# Exercise prompt
Each entry below is to be printed verbatim.

+++ Dataset content +++

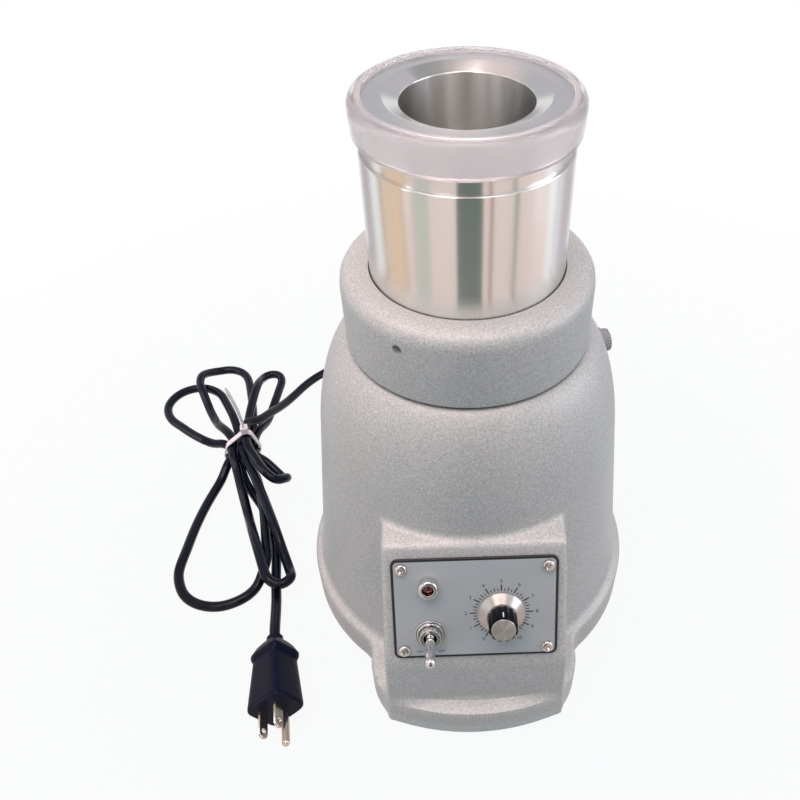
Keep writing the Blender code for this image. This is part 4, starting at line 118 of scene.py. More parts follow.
# %% Rings of points to a mesh
def skin_mesh(name, rings, closed=False, matrix=mill_axis):
    """Joins rings of points into one closed skin.

    rings has the shape rows x columns x 3. Face (i, j) joins points (i, j), (i, j+1), (i+1, j+1) and
    (i+1, j), with j taken round the ring. An open stack gets a flat cap at each end, and a closed one joins
    its last row to its first.
    """
    rings = np.asarray(rings, float)
    rows, columns = rings.shape[:2]
    points = placed(rings.reshape(-1, 3), matrix)
    row = np.arange(rows if closed else rows - 1)[:, None]
    column = np.arange(columns)[None, :]
    after, beside = (row + 1) % rows, (column + 1) % columns
    quads = np.stack(np.broadcast_arrays(
        row * columns + column, row * columns + beside, after * columns + beside, after * columns + column
    ), axis=-1).reshape(-1, 4)
    faces = quads.tolist()
    if not closed:
        faces.append(list(range(columns))[::-1])
        faces.append(list(range((rows - 1) * columns, rows * columns)))
    mesh = bpy.data.meshes.new(name)
    mesh.from_pydata(points.tolist(), [], faces)
    steps = np.linalg.norm(np.diff(rings, axis=0), axis=2).mean(axis=1)
    along = np.concatenate([[0], np.cumsum(steps), [steps.sum() + steps[-1]]])
    grid = (len(row), columns, 4)
    u = np.broadcast_to(np.stack([column, column + 1, column + 1, column], -1) / columns, grid)
    v = np.broadcast_to(along[np.stack([row, row, row + 1, row + 1], -1)], grid)
    corner_uv = np.zeros((len(mesh.loops), 2))
    corner_uv[:quads.size] = np.stack([u, v], -1).reshape(-1, 2)
    mesh.uv_layers.new(name="UVMap").data.foreach_set("uv", corner_uv.ravel())
    bm = bmesh.new()
    bm.from_mesh(mesh)
    bmesh.ops.remove_doubles(bm, verts=bm.verts, dist=WELD)
    bmesh.ops.recalc_face_normals(bm, faces=bm.faces)
    bm.to_mesh(mesh)
    bm.free()
    return mesh


def show_skin(name, rings, body, finish, stands_for=(), closed=False, matrix=mill_axis):
    """A piece whose skin joins rings of points."""
    mesh = skin_mesh(name, rings, closed, matrix)
    return show_mesh(name, mesh, body, finish, stands_for)


print("points closer than this weld together, in metres:", WELD)

# %% Profiles and turned pieces
CORNER_STEPS = 5


def rounded(corners, loop=False):
    """A profile whose corners are arcs.

    corners holds (radius, height, rounding). Each arc touches both of its sides, and its points come from a
    quadratic curve between the two touching points with the corner as its control point.
    """
    found = []
    count = len(corners)
    for index, (r, z, rounding) in enumerate(corners):
        here = np.array([r, z])
        ends = not loop and index in (0, count - 1)
        if rounding == 0 or ends:
            found.append(here[None])
            continue
        before = np.array(corners[index - 1][:2]) - here
        after = np.array(corners[(index + 1) % count][:2]) - here
        first = here + before / np.linalg.norm(before) * rounding
        last = here + after / np.linalg.norm(after) * rounding
        t = np.linspace(0, 1, CORNER_STEPS)[:, None]
        found.append((1 - t) ** 2 * first + 2 * t * (1 - t) * here + t ** 2 * last)
    return np.vstack(found)


def once_round(columns):
    """Even angles once round a circle: 2 pi k / columns."""
    return np.linspace(0, 2 * math.pi, columns, endpoint=False)


def level_ring(radius, angle, height):
    """A level ring whose radius r may change with the angle a: its points are (r cos a, r sin a, height)."""
    return np.column_stack([radius * np.cos(angle), radius * np.sin(angle), np.full(len(angle), height)])


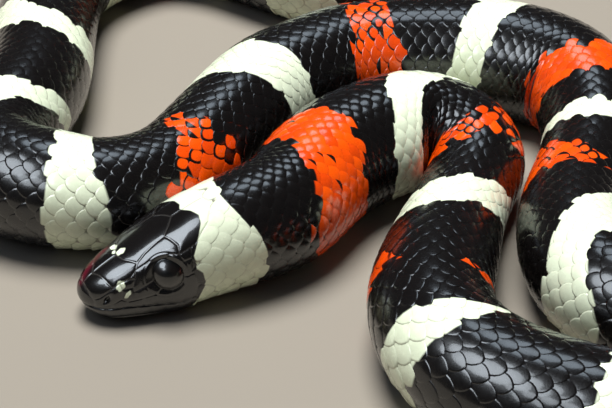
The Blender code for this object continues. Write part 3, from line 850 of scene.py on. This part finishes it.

+++

# Written solution
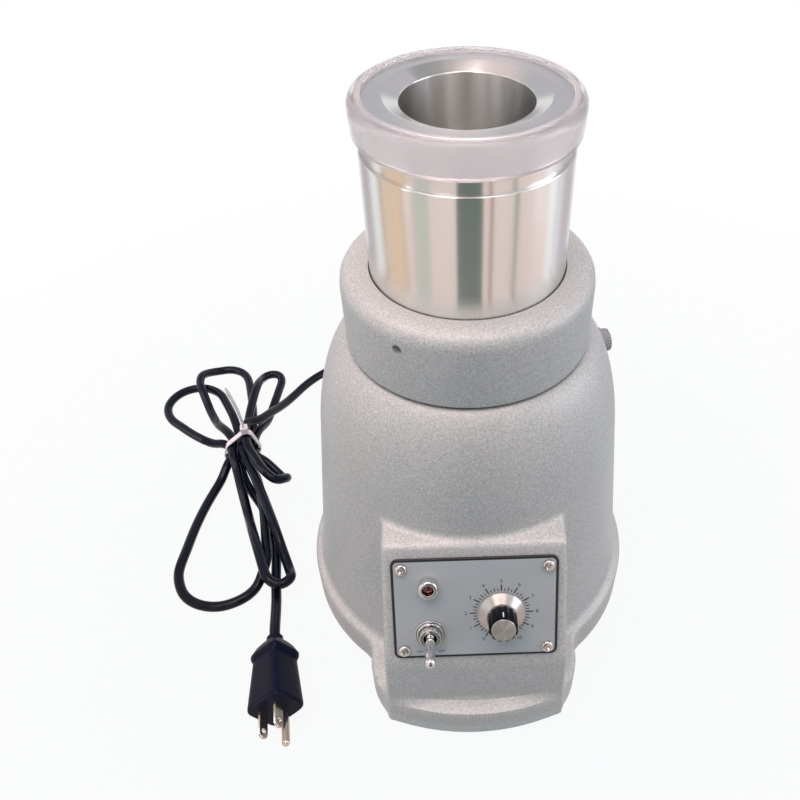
Keep writing the Blender code for this image. This is part 4, starting at line 118 of scene.py. More parts follow.
# %% Rings of points to a mesh
def skin_mesh(name, rings, closed=False, matrix=mill_axis):
    """Joins rings of points into one closed skin.

    rings has the shape rows x columns x 3. Face (i, j) joins points (i, j), (i, j+1), (i+1, j+1) and
    (i+1, j), with j taken round the ring. An open stack gets a flat cap at each end, and a closed one joins
    its last row to its first.
    """
    rings = np.asarray(rings, float)
    rows, columns = rings.shape[:2]
    points = placed(rings.reshape(-1, 3), matrix)
    row = np.arange(rows if closed else rows - 1)[:, None]
    column = np.arange(columns)[None, :]
    after, beside = (row + 1) % rows, (column + 1) % columns
    quads = np.stack(np.broadcast_arrays(
        row * columns + column, row * columns + beside, after * columns + beside, after * columns + column
    ), axis=-1).reshape(-1, 4)
    faces = quads.tolist()
    if not closed:
        faces.append(list(range(columns))[::-1])
        faces.append(list(range((rows - 1) * columns, rows * columns)))
    mesh = bpy.data.meshes.new(name)
    mesh.from_pydata(points.tolist(), [], faces)
    steps = np.linalg.norm(np.diff(rings, axis=0), axis=2).mean(axis=1)
    along = np.concatenate([[0], np.cumsum(steps), [steps.sum() + steps[-1]]])
    grid = (len(row), columns, 4)
    u = np.broadcast_to(np.stack([column, column + 1, column + 1, column], -1) / columns, grid)
    v = np.broadcast_to(along[np.stack([row, row, row + 1, row + 1], -1)], grid)
    corner_uv = np.zeros((len(mesh.loops), 2))
    corner_uv[:quads.size] = np.stack([u, v], -1).reshape(-1, 2)
    mesh.uv_layers.new(name="UVMap").data.foreach_set("uv", corner_uv.ravel())
    bm = bmesh.new()
    bm.from_mesh(mesh)
    bmesh.ops.remove_doubles(bm, verts=bm.verts, dist=WELD)
    bmesh.ops.recalc_face_normals(bm, faces=bm.faces)
    bm.to_mesh(mesh)
    bm.free()
    return mesh


def show_skin(name, rings, body, finish, stands_for=(), closed=False, matrix=mill_axis):
    """A piece whose skin joins rings of points."""
    mesh = skin_mesh(name, rings, closed, matrix)
    return show_mesh(name, mesh, body, finish, stands_for)


print("points closer than this weld together, in metres:", WELD)

# %% Profiles and turned pieces
CORNER_STEPS = 5


def rounded(corners, loop=False):
    """A profile whose corners are arcs.

    corners holds (radius, height, rounding). Each arc touches both of its sides, and its points come from a
    quadratic curve between the two touching points with the corner as its control point.
    """
    found = []
    count = len(corners)
    for index, (r, z, rounding) in enumerate(corners):
        here = np.array([r, z])
        ends = not loop and index in (0, count - 1)
        if rounding == 0 or ends:
            found.append(here[None])
            continue
        before = np.array(corners[index - 1][:2]) - here
        after = np.array(corners[(index + 1) % count][:2]) - here
        first = here + before / np.linalg.norm(before) * rounding
        last = here + after / np.linalg.norm(after) * rounding
        t = np.linspace(0, 1, CORNER_STEPS)[:, None]
        found.append((1 - t) ** 2 * first + 2 * t * (1 - t) * here + t ** 2 * last)
    return np.vstack(found)


def once_round(columns):
    """Even angles once round a circle: 2 pi k / columns."""
    return np.linspace(0, 2 * math.pi, columns, endpoint=False)


def level_ring(radius, angle, height):
    """A level ring whose radius r may change with the angle a: its points are (r cos a, r sin a, height)."""
    return np.column_stack([radius * np.cos(angle), radius * np.sin(angle), np.full(len(angle), height)])


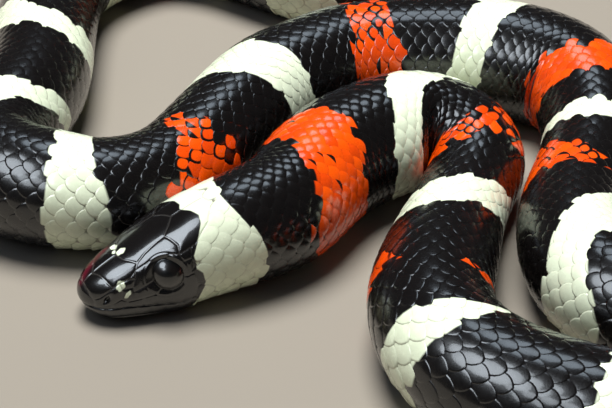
The Blender code for this object continues. Write part 3, from line 850 of scene.py on. This part finishes it.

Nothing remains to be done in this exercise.